• Super Steel Reorganization, Exits Passenger Biz for good

  • General discussion about locomotives, rolling stock, and equipment
General discussion about locomotives, rolling stock, and equipment

Moderator: John_Perkowski

  by Tadman
If you're curious about the history of Super Steel and/or the passenger locomotive biz, here's a good article. It explains why Super Steel went under and why they left the passenger business but are avidly pursuing sub-contract work for EMD.

http://www.thefabricator.com/article/fa ... fabricator

"Super Steel owns an empty 180,000-sq.-ft. plant in Milwaukee. A for-sale sign hangs on the gate. This could be seen as a remnant of the overleveraged, pre-financial-crisis era. The fabricator exited receivership several years ago. The financial crisis forced the company to downsize significantly, from a head count high of 650 in 2008 to only 185 in the beginning of 2010.
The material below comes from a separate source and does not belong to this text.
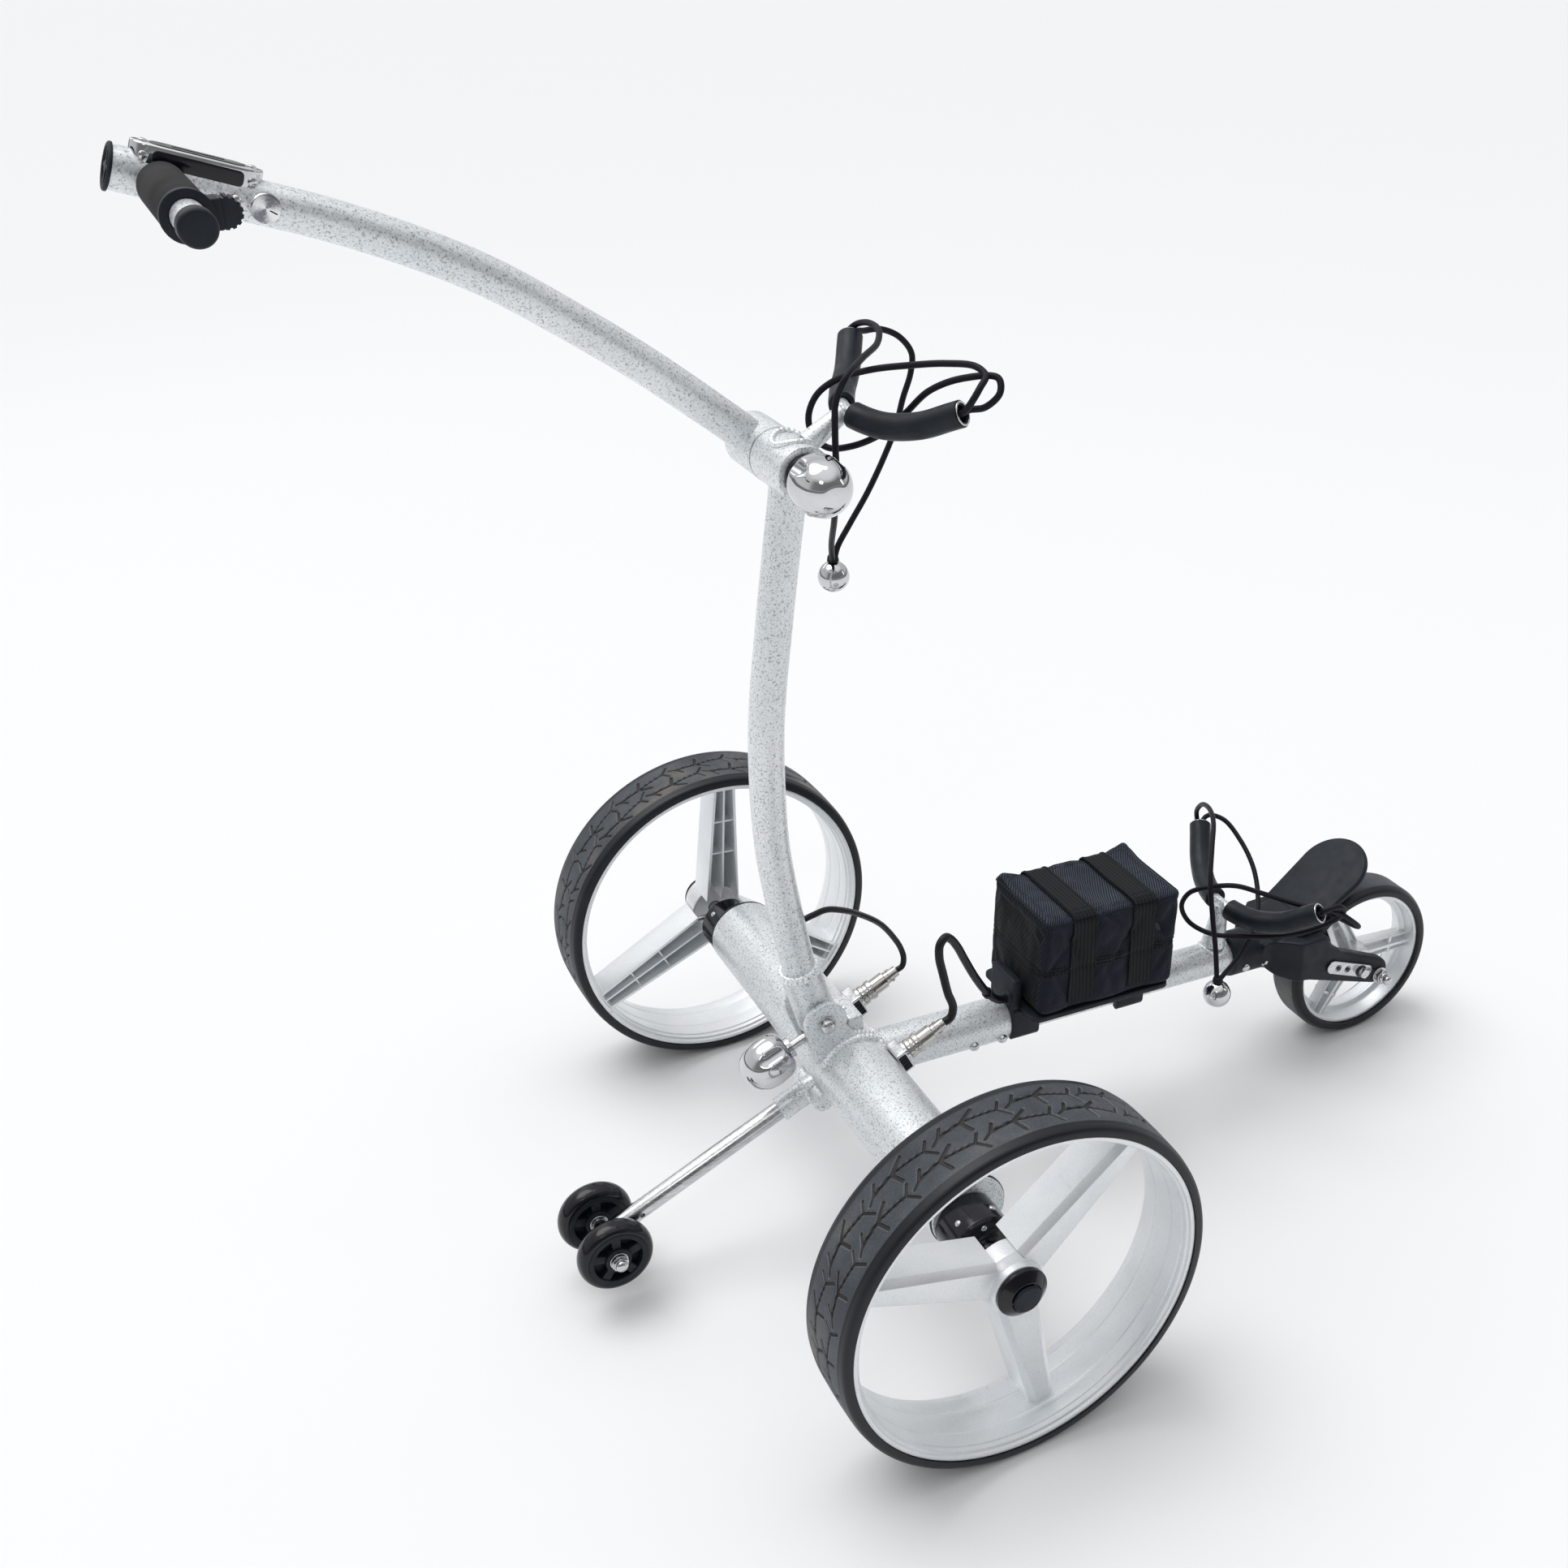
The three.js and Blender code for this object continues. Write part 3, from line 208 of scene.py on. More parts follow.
# --- shells: (vertices, faces) pairs ------------------------------------------------
def loft(rings, wrap=False, caps=False):
    """Skin over rings of equally many points."""
    rings = np.asarray(rings, float)
    m, n, _ = rings.shape
    i = np.arange(m if wrap else m - 1)[:, None]
    k = np.arange(n)[None, :]
    j, l = (i + 1) % m, (k + 1) % n
    quads = np.broadcast_arrays(i * n + k, i * n + l, j * n + l, j * n + k)
    faces = np.stack(quads, -1).reshape(-1, 4).tolist()
    if caps:
        faces += [list(range(n)), list(range((m - 1) * n, m * n))]
    return rings.reshape(-1, 3), faces


def eased(outline, r, steps=4, closed=False):
    """An outline with each corner rounded by up to r."""
    points = [np.asarray(p, float) for p in outline]
    n = len(points)
    out = []
    for i, here in enumerate(points):
        if not closed and i in (0, n - 1):
            out.append(here)
            continue
        before, after = points[i - 1] - here, points[(i + 1) % n] - here
        la, lb = np.linalg.norm(before), np.linalg.norm(after)
        reach = min(r, 0.48 * la, 0.48 * lb)
        a, b = here + before / la * reach, here + after / lb * reach
        for t in np.linspace(0, 1, steps + 1):
            out.append((1 - t) ** 2 * a + 2 * t * (1 - t) * here + t**2 * b)
    return np.array(out)


def lathe(profile, origin, axis, sides=64, hint=None):
    """Turned shell from (radius, distance along the axis). It closes on the axis or on itself."""
    profile = np.asarray(profile, float)
    axis = unit(axis)
    side, third = perpendicular(axis, hint)
    turn = np.linspace(0, 2 * math.pi, sides, endpoint=False)
    spokes = np.cos(turn)[:, None] * side + np.sin(turn)[:, None] * third
    rings = np.asarray(origin, float) + profile[:, 1, None, None] * axis + profile[:, 0, None, None] * spokes
    return loft(rings, wrap=profile[0, 0] > 1e-6)


def disc(at, axis, r, height, ease=0.3, sides=64):
    """Round plate standing on a point, with eased rims."""
    return lathe(eased([(0, 0), (r, 0), (r, height), (0, height)], ease), at, axis, sides)


def turned_ring(profile, at, axis, ease, steps=4, sides=64):
    """Ring turned from a closed profile with eased corners."""
    return lathe(eased(profile, ease, steps, closed=True), at, axis, sides)


def rod(start, end, r, ease=0.8, sides=48, r_end=None):
    """Round bar with eased ends."""
    start, end = np.asarray(start, float), np.asarray(end, float)
    length = np.linalg.norm(end - start)
    r_end = r if r_end is None else r_end
    profile = eased([(0, 0), (r, 0), (r_end, length), (0, length)], ease)
    return lathe(profile, start, end - start, sides)


def pipe(start, end, r, bore, ease=0.6, sides=64):
    """Straight tube with a wall and eased lips."""
    start, end = np.asarray(start, float), np.asarray(end, float)
    length = np.linalg.norm(end - start)
    return turned_ring([(bore, 0), (r, 0), (r, length), (bore, length)], start, end - start, ease, 4, sides)


def ringed(points, radii, sides, hint=None):
    """Rings round a line, one for each point, of the given radii."""
    _, side, third = carried(points, hint)
    turn = np.linspace(0, 2 * math.pi, sides, endpoint=False)
    spokes = np.cos(turn)[:, None] * side[:, None] + np.sin(turn)[:, None] * third[:, None]
    return np.asarray(points, float)[:, None] + np.broadcast_to(radii, len(points))[:, None, None] * spokes


def swept(points, radius, sides=24, ease=0.0):
    """Bar along a line; radius is a number or one for each point."""
    radii = np.broadcast_to(np.asarray(radius, float), len(points)).copy()
    if ease:
        radii[0] -= ease
        radii[-1] -= ease
    return loft(ringed(points, radii, sides), caps=True)


def bent_pipe(points, r, bore, sides=40, lip=0.7):
    """Tube with a wall along a line."""
    outer = ringed(points, r, sides)
    inner = ringed(points, bore, sides)
    start = ringed(points, r - lip, sides)[:1] - unit(points[1] - points[0]) * lip
    end = ringed(points, r - lip, sides)[-1:] + unit(points[-1] - points[-2]) * lip
    return loft(np.concatenate([start, outer, end, inner[::-1]]), wrap=True)


def inset(outline, d):
    """A closed outline moved in by d."""
    p = np.asarray(outline, float)
    edge = np.roll(p, -1, 0) - p
    edge /= np.maximum(np.linalg.norm(edge, axis=1), 1e-9)[:, None]
    area = np.sum(p[:, 0] * np.roll(p[:, 1], -1) - np.roll(p[:, 0], -1) * p[:, 1])
    inward = np.stack([-edge[:, 1], edge[:, 0]], 1) * np.sign(area)
    before = np.roll(inward, 1, 0)
    mitre = inward + before
    mitre /= np.maximum(np.linalg.norm(mitre, axis=1), 1e-9)[:, None]
    reach = np.maximum(np.sum(mitre * inward, 1), 0.4)
    return p + mitre * (d / reach)[:, None]


def slab(outline, place, w0, w1, ease=1.0, steps=3):
    """Closed (u, v) outline thickened from w0 to w1 with rounded edges; place(u, v, w) sets it down."""
    rings = []
    quarter = np.linspace(0, math.pi / 2, steps + 1)
    levels = [(ease * (1 - math.sin(a)), w0 + ease * (1 - math.cos(a))) for a in quarter]
    levels += [(d, w0 + w1 - w) for d, w in reversed(levels)]
    for d, w in levels:
        rings.append([place(u, v, w) for u, v in inset(outline, d)])
    return loft(rings, caps=True)


def arc(u, v, r, start, end, steps):
    """Points of a circle's arc, with angles in degrees."""
    turn = np.radians(np.linspace(start, end, steps + 1))
    return [(u + r * math.cos(a), v + r * math.sin(a)) for a in turn]


def side_view(x, z, y):
    return vec(x, y, z)


def box_outline(u0, u1, v0, v1, r=1.0):
    return eased([(u0, v0), (u1, v0), (u1, v1), (u0, v1)], r, closed=True)


def dome(origin, axis, r, height, sides=32):
    """Rounded bolt head, cap nut or rivet."""
    turn = np.radians(np.linspace(0, 90, 9))
    crown = [(r * math.cos(a), height * (0.35 + 0.65 * math.sin(a))) for a in turn]
    return lathe([(0, 0), (r, 0), *crown[:-1], (0, height)], origin, axis, sides)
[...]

But then you look at its bustling main facility a few miles away, all 450,000 sq. ft. of it. Today this plant alone has the capabilities to generate more than double the revenue produced previously from three facilities—two in Milwaukee and one in Glenville, N.Y., near Schenectady. In the months and years since the financial crisis, the organization has transformed.

Super Steel went back to its roots of quick-turn contract fabrication and successfully balanced it with its product line work for the freight rail industry. In short, the company found the right mix of people and work to grow. Managers expect revenues to reach $70 million by the end of 2013."
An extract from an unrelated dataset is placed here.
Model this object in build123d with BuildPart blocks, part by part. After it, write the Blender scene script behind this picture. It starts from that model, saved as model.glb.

Super Steel is the name behind the turboliner rebuilds and the DE/DM30 fleet, as well as the manufacturer of most SD70 cabs.

  by Matt Johnson
If SS wants to be more of a subcontractor/pure fabricator rather than a vertically integrated firm with in-house design capability, it might make sense to try to cash in on the energy boom. The article does mention that the company has diversified across several industries. I don't know how long the domestic natural gas boom will last, but for now apparently it's producing a lot of demand for industrial fabrication work from what I've read. Large construction firms like Fluor often contract out to smaller fabrication providers.
  by Tadman
Matt, I think you hit the nail on the head. It seems they're betting on a lot of fast turnaround fabricating for big projects and repair jobs.
  by byte
Although Super Steel is best known for being in charge of the Turboliner rehabs and assembling the LIRR locomotives, they probably made most of their money quietly assembling 300+ Nippon-Sharyo gallery cars in Milwaukee for Metra/CalTrain/VRE/CSS. It's not explicitly stated in this article but N-S's decision to operate its own plant was likely the biggest factor in forcing Super Steel to find other ways of being profitable.
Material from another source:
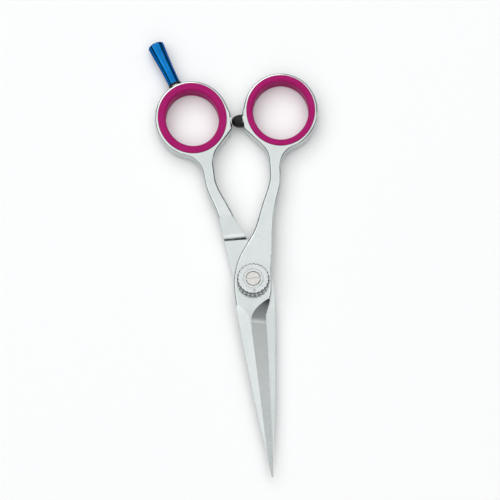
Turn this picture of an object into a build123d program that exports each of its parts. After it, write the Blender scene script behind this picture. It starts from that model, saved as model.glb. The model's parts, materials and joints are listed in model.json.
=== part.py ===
"""Hair cutting shears, 6.0 inch, with a screw-in finger rest and a click-dial pivot.

Frame: millimetres, +Z up along the pivot axis. The origin is on the pivot axis, on the surface that
the closed shears lie on. The tips point along -Y and the finger rings along +Y. The thumb ring is on
the +X side and the finger ring, with the finger rest, on the -X side.

Both halves are the same forging turned half a turn about the Y direction: each one is modelled as the
upper half with the ride plane at Z = 0, and then placed.
"""

from build123d import *
from math import acos, cos, degrees, radians, sin
import os

# ---- driving dimensions ----------------------------------------------------------------------
OVERALL = 152.4  # tip to the end of the finger rings, the trade's 6.0 inch
TIP = 72.4  # pivot axis to the tip
RIDE_Z = 3.2  # height of the plane that the two blades share
RIDE_GAP = 0.05  # each blade's inner face stands this far from that plane
BLADE_TOP = 2.9  # thickness of a half at the pivot, from the ride plane
TIP_TOP = 1.0  # the same at the tip
HANDLE_HALF = 2.6  # half the thickness of shank and ring
EDGE_ROUND = 0.85  # rounding along the shank and ring
LAP_END = 17.0  # past this Y a shank fills both layers
LAP_RAMP = 9.0  # length of the scooped ramp from the lap up to the full handle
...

This article appears to be from a metal fabrication industry trade publication, and you always have to take what trade publications publish with a grain of salt - more often than not what you're reading is nothing more than a glorified PR piece. A few years ago I was affiliated with an academic group which afforded me access to current issues of Railway Age, which I perceived to be the "real thing" compared to the railfan magazines available to everyone. However, I quickly got bored with the manner in which their articles are written (all through rose-colored glasses) and the complete lack of criticism its articles offered to any party or cause within the rail industry. If you want real journalism on North American rail topics, the best place to find it is in a copy of Trains, not an industry trade publication.